Watkins, who was selected the 16th president of the university in 2018, and is its first female leader, will direct Strada Education Network’s national research, philanthropy, policy and thought leadership.
Utah Board of Higher Education Chairman Harris H. Simmons and university board of trustees Chairman Christian Gardner are leading the search committee. The committee includes higher education board members, trustees and university faculty, staff, students, administration, alumni and community members.
HB318 also would authorize public colleges and universities to form nonprofit corporations or foundations within the institution’s role and mission.
Geoff Landward, deputy commissioner of the Utah System of Higher Education, said many degree-granting institutions have nonprofit foundations used for research and fundraising.
When Utah merged its 16 public universities and colleges — degree-granting and technical — under one system following a statutory change approved by lawmakers in 2020, “we also noticed that a couple of our technical colleges have similar foundations, and they made some inquiries about whether or not they needed specific statutory authority like some of our degree-granting institutions have,” Landward said.
It was unclear if that was necessary “but as an abundance of caution, we decided to put that in there so there’s no question,” said Landward, who is also general counsel to the Utah Board of Higher Education, the governing body over the 16 institutions.
Rep.
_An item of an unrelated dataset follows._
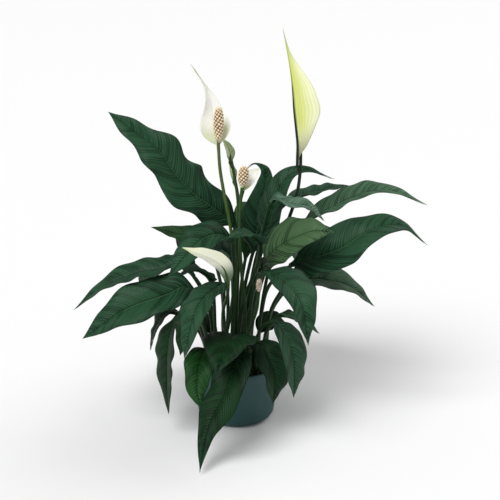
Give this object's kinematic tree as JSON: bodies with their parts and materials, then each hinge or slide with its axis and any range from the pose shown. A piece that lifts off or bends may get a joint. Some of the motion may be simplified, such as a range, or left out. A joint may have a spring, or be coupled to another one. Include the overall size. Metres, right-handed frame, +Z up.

Adam Robertson, R-Provo, said HB318 proposes “significant changes” to state statutes over colleges and universities forming nonprofit corporations and foundations, which can receive and administer legislative appropriations, government grants, private contracts or private gifts.
“I know that in my personal business, I often compete with nonprofits that are established by the state. I’m concerned about having government-funded competition of private institutions, which is quite possible with how this section of code is written,” Robertson said.
No one from the public spoke in favor or against the bill.